What to do:
Find each line with the string "node" and copy it.

Information shown:

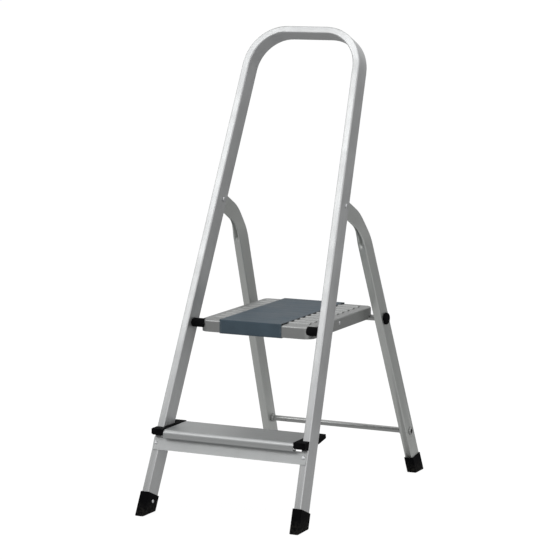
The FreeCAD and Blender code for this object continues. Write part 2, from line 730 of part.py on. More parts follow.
def platform_brace():
    # hat section under the tread sheet, closed at its ends where it is riveted to the skirts
    top = platform_height - rib_rise - platform_sheet - fixed_gap
    half = platform_half_width - platform_sheet - fixed_gap
    t = platform_sheet
    corner = V(-half, brace_y - brace_width / 2, top - brace_depth)
    brace = Part.makeBox(2 * half, brace_width, brace_depth, corner)
    ends = lambda e: abs(e.BoundBox.ZMin - top) < 1e-3 and e.BoundBox.XLength < 1e-3
    brace = fillet_where(brace, platform_edge_r - platform_sheet + 0.3, ends)
    inner = Part.makeBox(2 * half - 2 * t, brace_width - 2 * t, brace_depth, corner + V(t, t, -t))
    brace = brace.cut(inner)
    return brace.cut(cylinder(rivet_r + fixed_gap, -200, 200, brace_y, brace_height))


def brace_rivets():
    out = platform_half_width
    head = rounded_disc(rivet_head_r, out, out + brace_head_h, brace_y, brace_height, 1.2)
    length = 2 * platform_sheet + 2 * fixed_gap
    shaft = cylinder(rivet_r, out - length - rivet_tail_h, out + 0.5, brace_y, brace_height)
    tail = cylinder(rivet_tail_r, out - length - rivet_tail_h, out - length, brace_y, brace_height)
    rivet = head.fuse([shaft, tail]).removeSplitter()
    return Part.makeCompound([rivet, mirrored(rivet)])


def spigot_end():
    # how far in from the side the bush's spigot must reach to pass the rounded corner of the skirt
    inner_r = front_corner - platform_sheet
    dy = platform_front + front_corner - (pin_y - pin_head_r)
    return platform_half_width - front_corner + sqrt(inner_r ** 2 - dy ** 2) - 0.3


def platform_pin(side):
    # blind rivet: head inside the tray, through the bush and the stile's inner wall
    start = spigot_end() - side_gap
    head = rounded_disc(pin_head_r, start, start - pin_head_h, pin_y, pin_height, 1.6)
    wall = stile_inner(pin_u) + stile_wall + 1.2
    shaft = cylinder(pin_r, start - 0.5, wall + pin_tail_h, pin_y, pin_height)
    tail = cylinder(pin_tail_r, wall, wall + pin_tail_h, pin_y, pin_height)
    pin = head.fuse([shaft, tail]).removeSplitter()
    return pin if side > 0 else mirrored(pin)


def pivot_bush(side):
    # spacer against the skirt's corner, with a spigot pressed through it; it turns on the pin
    end = stile_inner(pin_u + bush_r) - side_gap
    bush = cylinder(bush_r, spigot_end(), end, pin_y, pin_height)
    rim = lambda e: abs(e.CenterOfMass.x - end) < 0.01 and e.Curve.TypeId.endswith("Circle")
    bush = bush.makeChamfer(0.8, [e for e in bush.Edges if rim(e)])
    bush = bush.cut(tray_block(-fixed_gap, -fixed_gap, platform_skirt + 5, platform_edge_r))
    bush = largest_solid(bush)
    bush = bush.fuse(cylinder(pin_head_r, spigot_end(), end - 2, pin_y, pin_height)).removeSplitter()
    bush = bush.cut(cylinder(pin_r + running_gap, 0, 300, pin_y, pin_height))
    return bush if side > 0 else mirrored(bush)


def label_sleeve():
    # card band over the ribs, down the front and rear skirts, with a short fold under the front
    g, t = fixed_gap, sleeve_card
    x0, width = sleeve_left, sleeve_right - sleeve_left
    y0, y1 = platform_front - g - t, platform_back + g + t
    top = platform_height + g + t
    low = platform_height - platform_skirt - g - t - 1.2
    outer = Part.makeBox(width, y1 - y0, top - low, V(x0, y0, low))
    rim = lambda e: abs(e.BoundBox.ZMin - top) < 1e-3 and e.BoundBox.XLength > 10
    outer = fillet_where(outer, 1.6, rim)
    inner = Part.makeBox(width + 10, y1 - y0 - 2 * t, top - low - t, V(x0 - 5, y0 + t, low))
    band = outer.cut(inner)
    fold = Part.makeBox(width, sleeve_fold, t, V(x0, y0 + t / 2, low))
    return band.fuse(fold).removeSplitter()


# ---- build ----
def build_all():
    pieces = {
        "front_frame": front_frame(),
        "tread_plate": tread_plate(),
        "apron_rivets": apron_rivets(),
        "front_foot_rivets": front_foot_rivets(),
        "rear_foot_rivets": rear_foot_rivets(),
        "lower_crossbar": lower_crossbar(),
        "crossbar_collars": crossbar_collars(),
        "platform_rod": platform_rod(),
        "platform_tray": platform_tray(),
        "platform_brace": platform_brace(),
        "brace_rivets": brace_rivets(),
        "label_sleeve": label_sleeve(),
    }
    for name, side in (("left", -1), ("right", 1)):
        pieces["tread_end_cap_" + name] = tread_end_cap(side)
        pieces["front_foot_" + name] = front_foot(side)
        pieces["hinge_rivet_" + name] = hinge_rivet(side)
        pieces["hinge_washers_" + name] = hinge_washers(side)
        pieces["platform_pin_" + name] = platform_pin(side)
        pieces["pivot_bush_" + name] = pivot_bush(side)
        pieces["rear_leg_" + name] = rear_leg(side)
        pieces["rear_foot_" + name] = rear_foot(side)
        pieces["rod_cap_" + name] = rod_cap(side)
    return pieces


os.makedirs("parts", exist_ok=True)
for node, shape in build_all().items():
    shape.translate(V(0, -middle_y, 0))
    shape.exportStep("parts/" + node + ".step")
    box = shape.BoundBox
    print(node, len(shape.Solids), shape.isValid(), round(shape.Volume / 1000, 2),
          [round(c, 1) for c in (box.XMin, box.XMax, box.YMin, box.YMax, box.ZMin, box.ZMax)])
print("hinge", round(hinge_y - middle_y, 3), hinge_height, "pin", round(pin_y - middle_y, 3), pin_height)
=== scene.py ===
import math

import bmesh
import bpy
from bpy.props import FloatProperty, FloatVectorProperty, IntProperty, PointerProperty
from mathutils import Matrix, Vector


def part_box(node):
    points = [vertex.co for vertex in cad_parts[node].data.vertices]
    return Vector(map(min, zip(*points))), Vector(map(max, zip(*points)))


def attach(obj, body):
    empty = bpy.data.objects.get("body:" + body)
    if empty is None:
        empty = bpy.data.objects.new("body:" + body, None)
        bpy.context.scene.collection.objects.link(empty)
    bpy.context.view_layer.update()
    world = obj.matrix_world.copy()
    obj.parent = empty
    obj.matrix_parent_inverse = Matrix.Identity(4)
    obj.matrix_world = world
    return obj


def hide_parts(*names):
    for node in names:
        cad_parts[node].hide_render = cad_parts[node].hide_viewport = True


bl_info = {
    "name": "Step Stool",
    "version": (1, 0, 0),
    "blender": (4, 5, 0),
    "location": "View3D > Sidebar > Step Stool",
    "description": "Finishes, card sleeve, creased legs and studio stage for a folding step stool",
    "category": "Object",
}

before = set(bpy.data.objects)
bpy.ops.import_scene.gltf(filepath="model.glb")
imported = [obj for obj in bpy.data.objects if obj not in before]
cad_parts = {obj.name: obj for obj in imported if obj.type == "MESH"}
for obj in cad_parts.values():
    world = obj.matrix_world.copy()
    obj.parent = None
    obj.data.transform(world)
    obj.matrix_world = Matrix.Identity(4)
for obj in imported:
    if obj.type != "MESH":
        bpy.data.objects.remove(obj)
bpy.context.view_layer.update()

STILE_LEAN = math.radians(23.77)
LEG_LEAN = math.radians(21.7)
LEG_FRONT_AT_FLOOR = 0.2945
LEG_MIDDLE_AT_FLOOR = 0.1838
LEG_TAPER = 0.0500
CREASE_ROWS = 34
CREASE_COLUMNS = 8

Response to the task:
for node, shape in build_all().items():
    shape.exportStep("parts/" + node + ".step")
    print(node, len(shape.Solids), shape.isValid(), round(shape.Volume / 1000, 2),
def part_box(node):
    points = [vertex.co for vertex in cad_parts[node].data.vertices]
    for node in names:
        cad_parts[node].hide_render = cad_parts[node].hide_viewport = True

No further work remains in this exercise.